#### [TASK BRIEF]
Quote the listing below in its entirety.

#### [WORKING DATA]
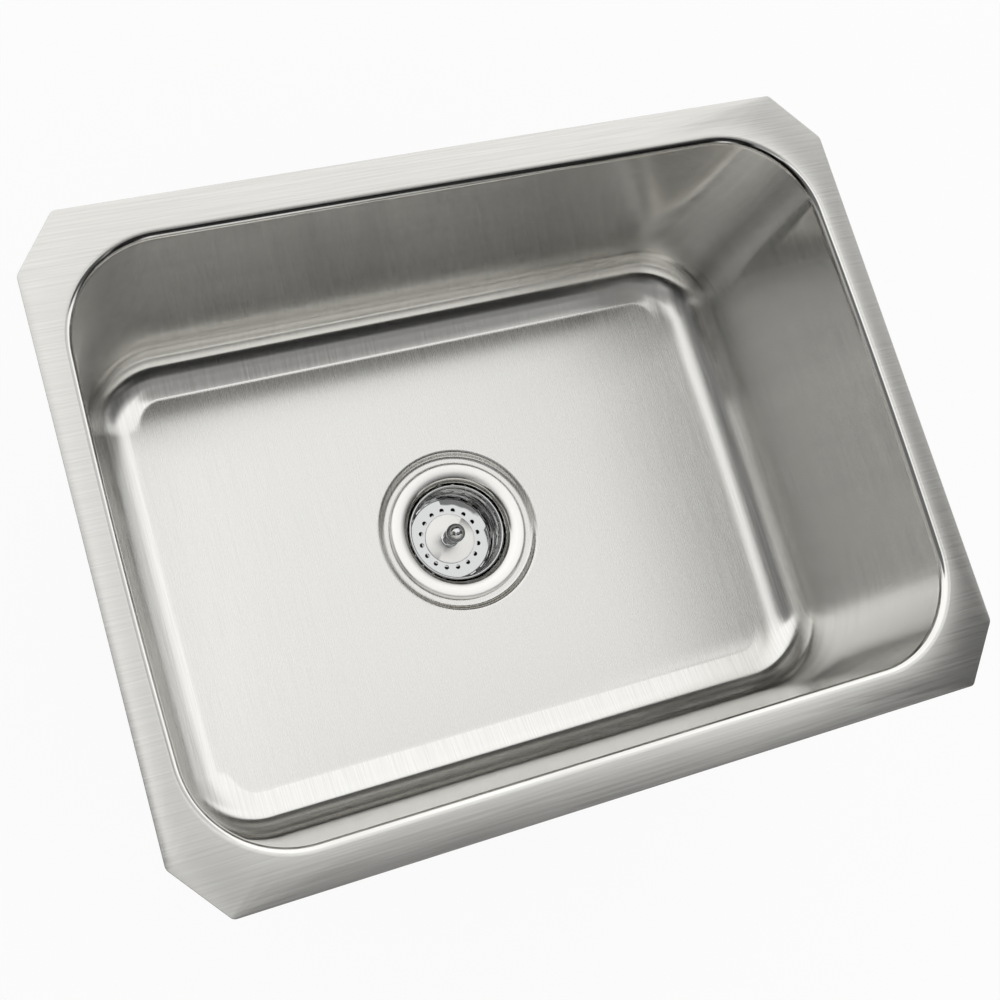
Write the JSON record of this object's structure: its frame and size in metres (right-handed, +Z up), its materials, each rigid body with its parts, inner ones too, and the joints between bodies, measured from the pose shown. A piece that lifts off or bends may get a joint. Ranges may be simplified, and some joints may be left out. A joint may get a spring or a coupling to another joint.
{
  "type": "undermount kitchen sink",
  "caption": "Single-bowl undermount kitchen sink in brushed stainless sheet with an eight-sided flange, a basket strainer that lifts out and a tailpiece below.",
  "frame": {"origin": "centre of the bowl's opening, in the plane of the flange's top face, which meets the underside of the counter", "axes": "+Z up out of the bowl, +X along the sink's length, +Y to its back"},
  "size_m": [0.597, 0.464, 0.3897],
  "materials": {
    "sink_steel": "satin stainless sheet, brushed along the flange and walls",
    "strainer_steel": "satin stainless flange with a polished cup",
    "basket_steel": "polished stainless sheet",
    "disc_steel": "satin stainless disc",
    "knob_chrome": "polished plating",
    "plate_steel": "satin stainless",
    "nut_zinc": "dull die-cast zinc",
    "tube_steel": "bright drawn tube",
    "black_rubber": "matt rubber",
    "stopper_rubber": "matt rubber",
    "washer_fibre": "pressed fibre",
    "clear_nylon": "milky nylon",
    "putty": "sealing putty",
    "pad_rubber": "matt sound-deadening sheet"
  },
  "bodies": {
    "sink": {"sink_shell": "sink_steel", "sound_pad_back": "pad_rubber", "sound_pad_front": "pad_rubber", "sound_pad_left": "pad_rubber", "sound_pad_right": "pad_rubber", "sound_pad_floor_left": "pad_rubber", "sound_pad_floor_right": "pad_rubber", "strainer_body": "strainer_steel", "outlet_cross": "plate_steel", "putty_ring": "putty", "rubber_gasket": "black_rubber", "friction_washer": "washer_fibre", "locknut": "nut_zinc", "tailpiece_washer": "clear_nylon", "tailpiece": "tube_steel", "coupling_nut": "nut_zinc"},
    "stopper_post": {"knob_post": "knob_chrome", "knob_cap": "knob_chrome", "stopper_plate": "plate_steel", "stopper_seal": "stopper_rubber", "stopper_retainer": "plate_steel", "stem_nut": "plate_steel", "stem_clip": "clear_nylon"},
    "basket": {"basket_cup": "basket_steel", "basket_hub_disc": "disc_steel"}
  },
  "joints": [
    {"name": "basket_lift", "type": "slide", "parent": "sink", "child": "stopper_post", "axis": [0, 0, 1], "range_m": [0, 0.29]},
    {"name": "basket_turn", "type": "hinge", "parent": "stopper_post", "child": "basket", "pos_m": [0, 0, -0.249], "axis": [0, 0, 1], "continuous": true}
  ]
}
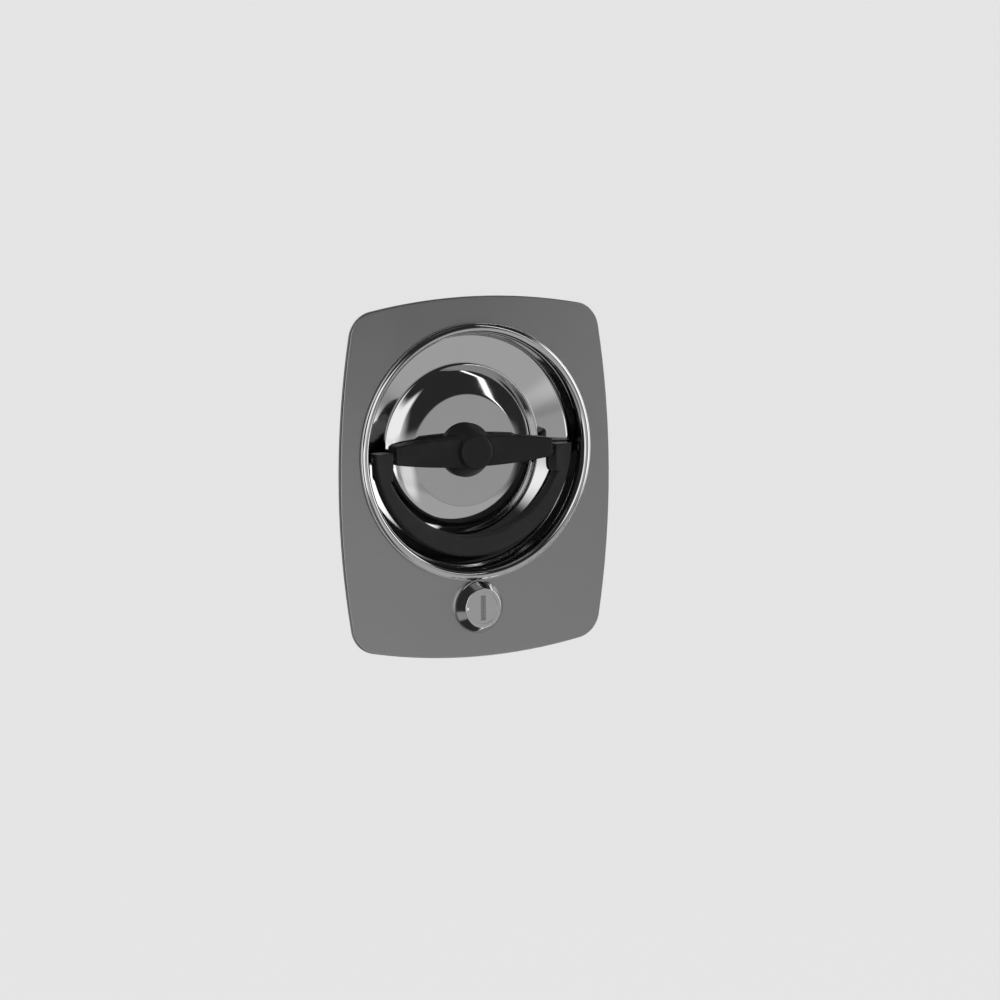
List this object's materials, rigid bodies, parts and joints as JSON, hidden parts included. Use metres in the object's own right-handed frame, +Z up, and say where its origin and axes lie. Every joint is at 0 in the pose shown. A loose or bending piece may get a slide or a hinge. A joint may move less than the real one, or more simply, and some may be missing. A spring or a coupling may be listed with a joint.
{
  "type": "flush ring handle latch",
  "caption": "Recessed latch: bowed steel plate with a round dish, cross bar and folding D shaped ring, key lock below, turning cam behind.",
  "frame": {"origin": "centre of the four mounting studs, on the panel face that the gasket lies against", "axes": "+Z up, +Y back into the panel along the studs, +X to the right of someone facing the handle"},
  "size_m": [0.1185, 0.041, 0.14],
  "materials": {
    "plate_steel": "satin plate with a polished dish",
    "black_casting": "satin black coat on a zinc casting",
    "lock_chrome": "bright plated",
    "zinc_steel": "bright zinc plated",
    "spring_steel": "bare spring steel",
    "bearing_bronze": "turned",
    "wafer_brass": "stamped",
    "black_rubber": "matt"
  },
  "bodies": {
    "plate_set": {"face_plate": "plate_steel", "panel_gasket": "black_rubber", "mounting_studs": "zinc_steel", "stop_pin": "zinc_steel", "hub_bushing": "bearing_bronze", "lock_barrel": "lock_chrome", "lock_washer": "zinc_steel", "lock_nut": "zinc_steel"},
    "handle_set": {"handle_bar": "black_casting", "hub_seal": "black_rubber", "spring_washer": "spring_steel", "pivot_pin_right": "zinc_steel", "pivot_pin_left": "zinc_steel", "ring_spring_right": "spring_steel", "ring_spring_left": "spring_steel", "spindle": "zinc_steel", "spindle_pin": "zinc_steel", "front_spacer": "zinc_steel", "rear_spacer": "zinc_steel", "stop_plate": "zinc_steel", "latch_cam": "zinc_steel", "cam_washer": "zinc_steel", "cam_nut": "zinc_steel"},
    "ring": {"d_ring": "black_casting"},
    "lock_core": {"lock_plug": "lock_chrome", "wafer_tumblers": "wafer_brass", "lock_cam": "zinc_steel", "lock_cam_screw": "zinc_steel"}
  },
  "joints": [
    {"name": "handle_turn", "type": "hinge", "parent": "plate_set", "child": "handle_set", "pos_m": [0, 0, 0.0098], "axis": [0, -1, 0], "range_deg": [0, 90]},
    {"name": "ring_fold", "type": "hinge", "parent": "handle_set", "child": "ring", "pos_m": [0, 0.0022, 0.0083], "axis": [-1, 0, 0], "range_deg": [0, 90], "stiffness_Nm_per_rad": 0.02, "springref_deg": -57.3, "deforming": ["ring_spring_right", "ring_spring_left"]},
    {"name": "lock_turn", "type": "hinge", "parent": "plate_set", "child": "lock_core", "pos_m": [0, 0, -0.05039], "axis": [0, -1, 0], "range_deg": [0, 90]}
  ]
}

#### [ANSWER TO THE EXERCISE]
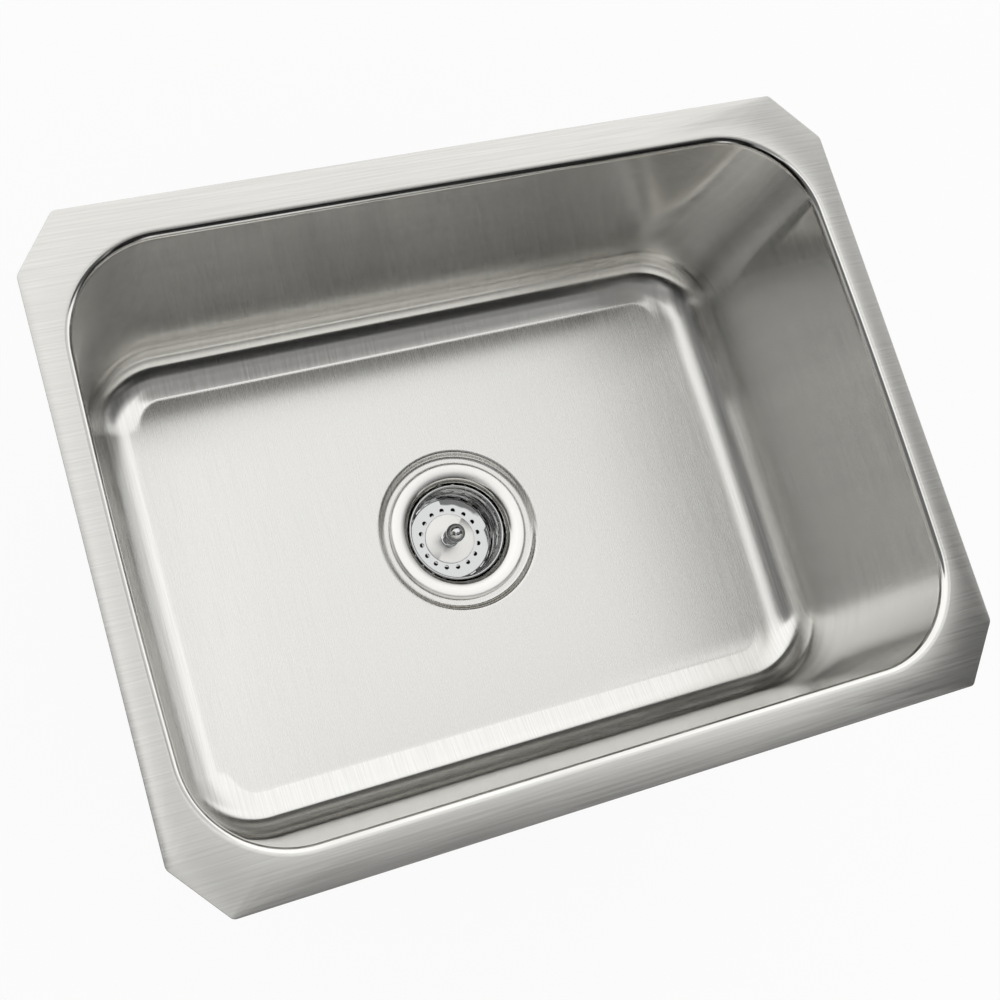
Write the JSON record of this object's structure: its frame and size in metres (right-handed, +Z up), its materials, each rigid body with its parts, inner ones too, and the joints between bodies, measured from the pose shown. A piece that lifts off or bends may get a joint. Ranges may be simplified, and some joints may be left out. A joint may get a spring or a coupling to another joint.
{
  "type": "undermount kitchen sink",
  "caption": "Single-bowl undermount kitchen sink in brushed stainless sheet with an eight-sided flange, a basket strainer that lifts out and a tailpiece below.",
  "frame": {"origin": "centre of the bowl's opening, in the plane of the flange's top face, which meets the underside of the counter", "axes": "+Z up out of the bowl, +X along the sink's length, +Y to its back"},
  "size_m": [0.597, 0.464, 0.3897],
  "materials": {
    "sink_steel": "satin stainless sheet, brushed along the flange and walls",
    "strainer_steel": "satin stainless flange with a polished cup",
    "basket_steel": "polished stainless sheet",
    "disc_steel": "satin stainless disc",
    "knob_chrome": "polished plating",
    "plate_steel": "satin stainless",
    "nut_zinc": "dull die-cast zinc",
    "tube_steel": "bright drawn tube",
    "black_rubber": "matt rubber",
    "stopper_rubber": "matt rubber",
    "washer_fibre": "pressed fibre",
    "clear_nylon": "milky nylon",
    "putty": "sealing putty",
    "pad_rubber": "matt sound-deadening sheet"
  },
  "bodies": {
    "sink": {"sink_shell": "sink_steel", "sound_pad_back": "pad_rubber", "sound_pad_front": "pad_rubber", "sound_pad_left": "pad_rubber", "sound_pad_right": "pad_rubber", "sound_pad_floor_left": "pad_rubber", "sound_pad_floor_right": "pad_rubber", "strainer_body": "strainer_steel", "outlet_cross": "plate_steel", "putty_ring": "putty", "rubber_gasket": "black_rubber", "friction_washer": "washer_fibre", "locknut": "nut_zinc", "tailpiece_washer": "clear_nylon", "tailpiece": "tube_steel", "coupling_nut": "nut_zinc"},
    "stopper_post": {"knob_post": "knob_chrome", "knob_cap": "knob_chrome", "stopper_plate": "plate_steel", "stopper_seal": "stopper_rubber", "stopper_retainer": "plate_steel", "stem_nut": "plate_steel", "stem_clip": "clear_nylon"},
    "basket": {"basket_cup": "basket_steel", "basket_hub_disc": "disc_steel"}
  },
  "joints": [
    {"name": "basket_lift", "type": "slide", "parent": "sink", "child": "stopper_post", "axis": [0, 0, 1], "range_m": [0, 0.29]},
    {"name": "basket_turn", "type": "hinge", "parent": "stopper_post", "child": "basket", "pos_m": [0, 0, -0.249], "axis": [0, 0, 1], "continuous": true}
  ]
}
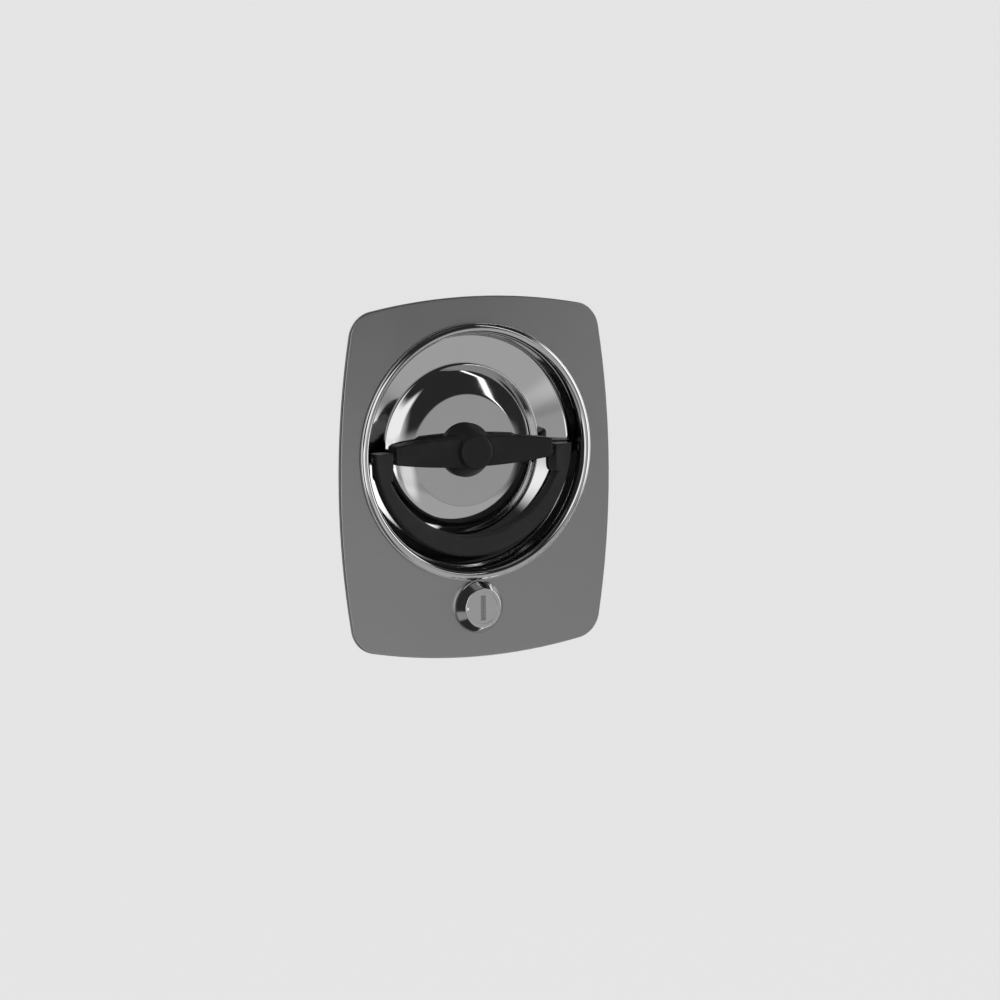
List this object's materials, rigid bodies, parts and joints as JSON, hidden parts included. Use metres in the object's own right-handed frame, +Z up, and say where its origin and axes lie. Every joint is at 0 in the pose shown. A loose or bending piece may get a slide or a hinge. A joint may move less than the real one, or more simply, and some may be missing. A spring or a coupling may be listed with a joint.
{
  "type": "flush ring handle latch",
  "caption": "Recessed latch: bowed steel plate with a round dish, cross bar and folding D shaped ring, key lock below, turning cam behind.",
  "frame": {"origin": "centre of the four mounting studs, on the panel face that the gasket lies against", "axes": "+Z up, +Y back into the panel along the studs, +X to the right of someone facing the handle"},
  "size_m": [0.1185, 0.041, 0.14],
  "materials": {
    "plate_steel": "satin plate with a polished dish",
    "black_casting": "satin black coat on a zinc casting",
    "lock_chrome": "bright plated",
    "zinc_steel": "bright zinc plated",
    "spring_steel": "bare spring steel",
    "bearing_bronze": "turned",
    "wafer_brass": "stamped",
    "black_rubber": "matt"
  },
  "bodies": {
    "plate_set": {"face_plate": "plate_steel", "panel_gasket": "black_rubber", "mounting_studs": "zinc_steel", "stop_pin": "zinc_steel", "hub_bushing": "bearing_bronze", "lock_barrel": "lock_chrome", "lock_washer": "zinc_steel", "lock_nut": "zinc_steel"},
    "handle_set": {"handle_bar": "black_casting", "hub_seal": "black_rubber", "spring_washer": "spring_steel", "pivot_pin_right": "zinc_steel", "pivot_pin_left": "zinc_steel", "ring_spring_right": "spring_steel", "ring_spring_left": "spring_steel", "spindle": "zinc_steel", "spindle_pin": "zinc_steel", "front_spacer": "zinc_steel", "rear_spacer": "zinc_steel", "stop_plate": "zinc_steel", "latch_cam": "zinc_steel", "cam_washer": "zinc_steel", "cam_nut": "zinc_steel"},
    "ring": {"d_ring": "black_casting"},
    "lock_core": {"lock_plug": "lock_chrome", "wafer_tumblers": "wafer_brass", "lock_cam": "zinc_steel", "lock_cam_screw": "zinc_steel"}
  },
  "joints": [
    {"name": "handle_turn", "type": "hinge", "parent": "plate_set", "child": "handle_set", "pos_m": [0, 0, 0.0098], "axis": [0, -1, 0], "range_deg": [0, 90]},
    {"name": "ring_fold", "type": "hinge", "parent": "handle_set", "child": "ring", "pos_m": [0, 0.0022, 0.0083], "axis": [-1, 0, 0], "range_deg": [0, 90], "stiffness_Nm_per_rad": 0.02, "springref_deg": -57.3, "deforming": ["ring_spring_right", "ring_spring_left"]},
    {"name": "lock_turn", "type": "hinge", "parent": "plate_set", "child": "lock_core", "pos_m": [0, 0, -0.05039], "axis": [0, -1, 0], "range_deg": [0, 90]}
  ]
}